3. Scientometrics: This term was introduced and came into prominence with the founding of the journal named “Scientometrics” by T. Braunin in 1977, originally published in Hungary and currently from Amsterdam.

            The term “Scientometrics” was used to mean the application of quantitative methods to the history of science but it is now generally used as a generic term for a variety of research approaches within the study of science that a quantifiable aspect of science can be utilized to assess the characteristic of science.

            Marton and Garfield have defined it as the field of enquiry given over to the quantitative analysis of science and scientific field.

4. Informetrics: According to Brooker the term “informetrics” was first proposed by Otto Nacke of West Germany in 1979. It focused on information productivity. It interprets information technology and considers interaction of information theory, cybermetrics, decision theory, etc.

5. Webmetrics: Webmetrics can be defined as using of bibliometric techniques in order to study the relationship of different sites on the World Wide Web.

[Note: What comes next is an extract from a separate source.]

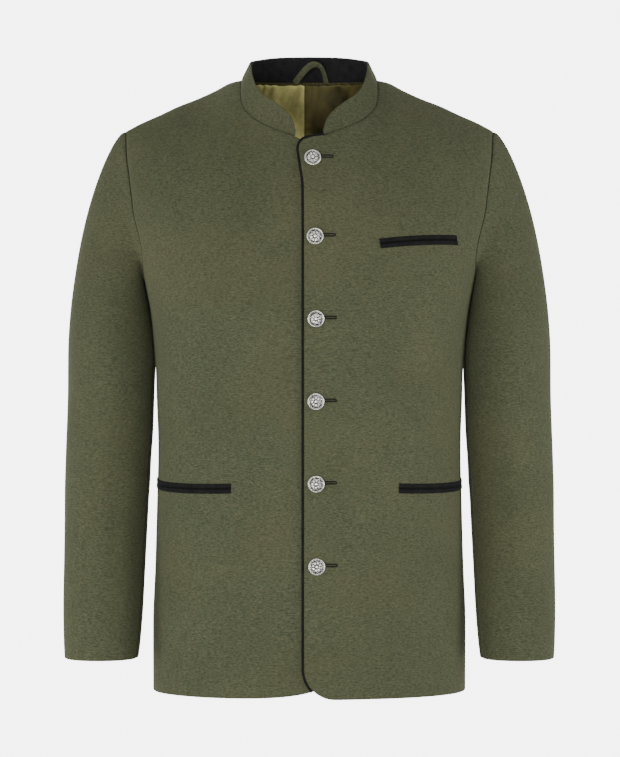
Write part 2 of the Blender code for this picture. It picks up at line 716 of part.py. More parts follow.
def button(name, place, outward, shank_length):
    """A domed button with a raised rim, a ring of petals and a shank behind it."""
    turns = np.arange(SIDES_BUTTON) * 2 * pi / SIDES_BUTTON
    rings = []
    for radius, height, petals in zip(*BUTTON_PROFILE.values()):
        lift = height + petals * np.cos(PETALS * turns)
        rings.append(np.stack([radius * np.cos(turns), radius * np.sin(turns), lift], axis=-1))
    for height in (0, -shank_length):
        rings.append(np.stack([SHANK_RADIUS * np.cos(turns), SHANK_RADIUS * np.sin(turns),
                               0 * turns + height], axis=-1))
    points = np.concatenate(rings)
    count = len(rings)
    index = np.arange(count * SIDES_BUTTON).reshape(count, SIDES_BUTTON)
    after = np.roll(index, -1, axis=1)
    faces = [[index[r, c], index[r + 1, c], after[r + 1, c], after[r, c]]
             for r in range(count - 1) for c in range(SIDES_BUTTON)]
    faces.append(list(index[0]))
    faces.append(list(index[-1][::-1]))
    z_axis = outward
    x_axis = unit(np.cross(np.array([0, 0, 1.0]), z_axis))
    y_axis = np.cross(z_axis, x_axis)
    points = place + points @ np.stack([x_axis, y_axis, z_axis])
    finish(name, points, faces, "old_silver")


def buttonhole_cutter(number, place, outward):
    """A keyhole: a round eye for the shank, and a slit away from the front edge."""
    arc = np.linspace(radians(24), radians(336), 11)
    eye = [(HOLE_RADIUS * np.cos(a), HOLE_RADIUS * np.sin(a)) for a in arc]
    outline = np.array([(SLIT_LENGTH, -SLIT_HALF), (SLIT_LENGTH, SLIT_HALF)] + eye)
    x_axis = unit(np.cross(np.array([0, 0, 1.0]), outward))
    y_axis = np.cross(outward, x_axis)
    points = [place + x * x_axis + y * y_axis + outward * depth
              for depth in (-LODEN - 0.35, 4.0) for x, y in outline]
    count = len(outline)
    faces = [[i, (i + 1) % count, (i + 1) % count + count, i + count] for i in range(count)]
    faces += [list(range(count))[::-1], list(range(count, 2 * count))]
    cutter = finish(f"buttonhole_{number}", points, faces, "loden")
    cutter.hide_render = True
    cutter.display_type = "WIRE"
    return cutter


def nearest(grid, x, z):
    """The point and the way out of a front panel at x and z."""
    columns, line = level_line(grid, z)
    column = np.interp(x, line[AHEAD, 0], columns[AHEAD])
    row = row_at_height(grid, column, z)
    return read_grid(grid, row, column), unit(read_grid(grid_normals(grid), row, column))


def hanger_loop(tape):
    """A folded loden strip whose feet lie on the neck tape, and which turns as it goes over."""
    turns = np.linspace(0, pi, RINGS_LOOP)[:, None]
    rounds = (np.arange(SIDES_LOOP) * 2 * pi / SIDES_LOOP)[None, :, None]
    side, over = np.cos(turns), np.sin(turns)
    foot_x = LOOP["middle_x"] + LOOP["half_span"] * np.array([1, -1])
    brink = tape[-1]
    foot_y = min(np.interp(-foot_x, -brink[:, 0], brink[:, 1])) - SEAM - LOOP_HALF_THICK
    foot_z = np.interp(-foot_x, -brink[:, 0], brink[:, 2]).mean()
    x = LOOP["middle_x"] + LOOP["half_span"] * side
    y = foot_y - LOOP["lean"] * over**0.5
    z = foot_z + LOOP["height"] * over**0.8
    middle = np.concatenate([x, y, z], axis=1)
    zero = 0 * turns
    outwards = np.concatenate([side, zero, over], axis=1)
    roll = LOOP_ROLL * over * (1 - turns / pi)
    wide = outwards * np.cos(roll) + np.array([0, 1, 0]) * np.sin(roll)
    flat = np.cross(wide, np.concatenate([-over, zero, side], axis=1))
    rings = middle[:, None] + wide[:, None] * LOOP_HALF_WIDTH * np.cos(rounds)
    rings = rings + flat[:, None] * LOOP_HALF_THICK * np.sin(rounds)
    finish("hanger_loop", rings.reshape(-1, 3), tube_faces(RINGS_LOOP, SIDES_LOOP), "loden")


def panels():
    """The two fronts and the back: their walls before the seams are opened, and the left front."""
    below, everything = slice(None, ROWS_BELOW + 1), slice(None)
    over = body_wall(front_places(OVER_EDGE, OVER_TOP, True), 1, LAP)
    under = body_wall(front_places(UNDER_EDGE, UNDER_TOP, False), -1)
    behind = body_wall(back_places())
    over_piece = pull_in(over, last_column=below, last_row=everything)
    under_piece = pull_in(under, last_column=below, last_row=everything)
    shoulders = np.r_[0 : COLUMNS_FRONT + 1, -COLUMNS_FRONT - 1 : 0]
    behind = pull_in(behind, first_column=below, last_column=below, last_row=shoulders)
    front_left = cloth("front_left", over_piece, "loden")
    cloth("front_right", [mirrored(wall) for wall in under_piece], "loden")
    cloth("back", behind, "loden")
    return over, under, behind, front_left


def neck_pieces(over, under, behind):
    """The collar and its facing, on the real neck edges of the three panels."""
    neck_rows = slice(-ROWS_NECK - 1, -1)
    neck_columns = slice(COLUMNS_FRONT, -COLUMNS_FRONT)
    left, right = (np.stack(walls)[:, neck_rows, 0] for walls in (over, under))
    rear = np.stack(behind)[:, -1, neck_columns]
    seam, seam_in = np.concatenate([left, rear, right[:, ::-1] * FLIP], axis=1)
    front_at, back_at = collar_stations()
    half = np.concatenate([front_at[:-1], back_at])
    ends = ("edge_x", "edge_y", "edge_z")
    edge = np.stack([smooth(COLLAR["station"], COLLAR[name], half) for name in ends], axis=-1)
    free_edge = np.concatenate([edge, edge[::-1][1:] * FLIP])
    lapped = slice(0, len(front_at))
    free_edge[lapped, 1] -= LAP * (1 - ease((edge[lapped, 0] - COLLAR_LAP_FLAT) / COLLAR_LAP_RUN))
    outer_walls, facing_walls = collar(seam, unit(seam - seam_in), free_edge)
    cloth("collar_outer", outer_walls, "loden")
    cloth("collar_inner", facing_walls, "black_velvet")


def piping(over):
    """The piping along the left front's free edge, from the hem to the collar."""
    top_end = ROWS_BELOW + ROWS_EDGE + ROWS_TOP
    rows = np.append(np.arange(top_end), top_end - PIPING_SHORT)
    rim, rim_in = (read_grid(grid, rows, 0 * rows) for grid in over)
    outwards = unit(rim - rim_in)
    aside = unit(np.cross(np.gradient(rim, axis=0), outwards))
    band = np.stack([rim - aside * (SEAM + PIPING_WIDTH), rim - aside * SEAM], axis=1)
    outer = band - outwards[:, None] * PIPING_DEPTH
    cloth("front_piping", (outer, outer - outwards[:, None] * BRAID), "black_velvet")


def buttons(over, under, front_left):
    """The buttons, each with its shank through a buttonhole in the left front."""
    for number, (x, z) in enumerate(zip(BUTTONS["x"], BUTTONS["z"]), 1):
        place, outward = nearest(over[0], x, z)
        beneath, _ = nearest(under[0], -x, z)
        depth = np.dot(place - beneath * FLIP, outward) - SEAM
        button(f"button_{number}", place + outward * BUTTON_LIFT, outward, depth + BUTTON_LIFT)
        cut = front_left.modifiers.new(f"buttonhole_{number}", "BOOLEAN")
        cut.operation = "DIFFERENCE"
        cut.solver = "EXACT"
        cut.object = buttonhole_cutter(number, place, outward)


def inside_pieces(inside):
    """The two halves of the lining, the neck tape and the hanger loop, inside the back."""
    columns, line = level_line(inside, TAPE_HEIGHT)
    top_row = inside.shape[0] - 1
    lining_rows = lines_between(ROWS_BELOW + LINING_BOTTOM, top_row - LINING_TOP)
    tape_rows = top_row - np.array(TAPE_BAND)
    strips = (
        ("lining_back_left", LINING_HALF_WIDTH, LINING_SEAM_X + SEAM, lining_rows),
        ("lining_back_right", LINING_SEAM_X - SEAM, -LINING_HALF_WIDTH, lining_rows),
        ("neck_tape", TAPE_HALF_WIDTH, -TAPE_HALF_WIDTH, tape_rows),
    )
    inside_out = grid_normals(inside)
    for name, start_x, stop_x, rows in strips:
        is_tape = name == "neck_tape"
        gap, thick = (SEAM, BRAID) if is_tape else (LINING_GAP, SATIN)
        across = lines_between(*np.interp([-start_x, -stop_x], -line[:, 0], columns))
        at = np.broadcast_arrays(rows[:, None], across[None])
        inwards = -unit(read_grid(inside_out, *at))
        outer = read_grid(inside, *at) + inwards * gap
        inner = outer + inwards * thick
        cloth(name, (outer, inner), "tape" if is_tape else "satin")
    hanger_loop(inner)


def main():
    for old in list(bpy.data.objects):
        bpy.data.objects.remove(old, do_unlink=True)
    over, under, behind, front_left = panels()
    sleeves()
    neck_pieces(over, under, behind)
    piping(over)
    for name, (side, near_x, height, length, arch) in POCKETS.items():
        panel = over[0] if side == "left" else under[0]
        jets(name, panel, near_x, height, length, arch, side == "right")
    buttons(over, under, front_left)
    inside_pieces(behind[1])


main()
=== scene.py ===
"""The looks of a tyrolean loden jacket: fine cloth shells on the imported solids, and their finishes.

Frame: +X is the wearer's left, -Y the front, +Z up; the origin is midway between the two points
where the collar seam meets the shoulder seams. Shapes are worked out in millimetres and turned
to metres when a mesh is made. A place on the body is an angle round it (0 at the front) and a
level: the height up to the armpits and, above them, the way up over the shoulder.
"""

from functools import partial
from math import pi, radians

import bpy
import numpy as np
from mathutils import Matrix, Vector


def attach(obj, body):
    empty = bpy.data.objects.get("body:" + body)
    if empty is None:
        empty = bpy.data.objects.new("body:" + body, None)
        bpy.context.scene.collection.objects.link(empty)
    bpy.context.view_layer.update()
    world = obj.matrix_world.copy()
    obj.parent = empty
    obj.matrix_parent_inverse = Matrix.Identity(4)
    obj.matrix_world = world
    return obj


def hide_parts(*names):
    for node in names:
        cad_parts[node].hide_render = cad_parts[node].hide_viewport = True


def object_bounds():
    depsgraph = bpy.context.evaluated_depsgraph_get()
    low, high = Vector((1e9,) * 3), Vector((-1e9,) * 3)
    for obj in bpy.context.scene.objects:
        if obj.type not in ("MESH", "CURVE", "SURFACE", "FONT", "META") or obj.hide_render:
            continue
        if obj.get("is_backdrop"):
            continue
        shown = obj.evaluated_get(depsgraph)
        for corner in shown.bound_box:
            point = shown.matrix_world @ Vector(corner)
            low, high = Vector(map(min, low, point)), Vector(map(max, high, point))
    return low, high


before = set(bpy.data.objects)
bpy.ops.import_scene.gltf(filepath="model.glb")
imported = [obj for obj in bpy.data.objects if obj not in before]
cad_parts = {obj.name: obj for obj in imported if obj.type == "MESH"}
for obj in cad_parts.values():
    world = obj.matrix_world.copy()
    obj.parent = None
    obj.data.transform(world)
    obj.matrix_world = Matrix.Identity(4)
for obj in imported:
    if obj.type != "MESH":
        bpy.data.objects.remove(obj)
cad_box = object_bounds()

MM = 0.001
FLIP, UP = np.array([-1, 1, 1]), np.array([0, 0, 1.0])


def table(columns, *rows):
    """Rows of numbers under named columns."""
    return dict(zip(columns.split(), np.array(rows, float).T))


# ---- Cloth, seams and laps
LODEN, SATIN, BRAID = 2.0, 0.7, 1.2
SEAM = 0.3
STITCHED = 0.04
ROLL, NEARLY_HALF = 1.2, 0.48
# SEAM_SHADE is the width of the painted shade beside a seam, where its valley is darkened in the colour
SEAM_DEPTH, SEAM_WIDTH, SEAM_SHADE, NECK_SEAM = 1.3, 3.2, 1.1, 0.45
LAP, LAP_FLAT, LAP_END = 3.2, 30, 70

# ---- The body of the jacket
HEM, ARMPIT, OVER_SHOULDER, RIDGE_Y = -731, -250, 314, 5
SIDE_SEAM = radians(98)
BODY = table(
    "level half_width front_depth back_depth squareness",
    (-731, 187.2, 130, 118, 2.3),
    (-650, 187.2, 129, 122, 2.3),
    (-580, 184.8, 128, 118, 2.35),
    (-500, 182.3, 127, 109, 2.4),
    (-440, 181.4, 127, 106, 2.4),
    (-385, 183, 128, 109, 2.45),
    (-340, 184.4, 129, 113, 2.5),
    (-290, 188.6, 129, 118, 2.6),
    (-250, 195.6, 128, 121, 2.7),
    (-205, 206.5, 128, 122, 2.8),
    (-150, 222.5, 128, 122, 2.8),
    (-55, 229, 128, 122, 2.8),
    (64, 232, 128, 122, 2.8),
)
SHOULDER = table(
    "x height",
    (0, 10),
    (40, 7),
    (80, 0),
    (95, -3.6),
    (113, -13),
    (135, -23),
    (158, -32),
    (179, -42),
    (202, -52),
    (222, -62),
    (240, -71),
)
NAPE_RISE, NECK_HALF_WIDTH = 45, 82
ARMHOLE = table(
    "height_share front_angle back_angle",
    (0.02, 98, 98),
    (0.035, 86, 105),
    (0.09, 75, 110),
    (0.2, 67, 114),
    (0.48, 61.8, 118),
    (0.67, 62.6, 118),
    (0.83, 64, 117),
    (1, 64, 116),
)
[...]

Such techniques may also be used to map out (called "scientific mapping" in traditional bibliometric research) areas of the Web that appear to be most useful or influential, based on the number of times they are hyperlinked to other Web sites.

6. Let Us Sum Up: According to Sen, bibliometric deals with document and its component while informetrics studies pertaining to information. Morales use the term informetrics to cover almost all the aspect of bibliometric and librametrics.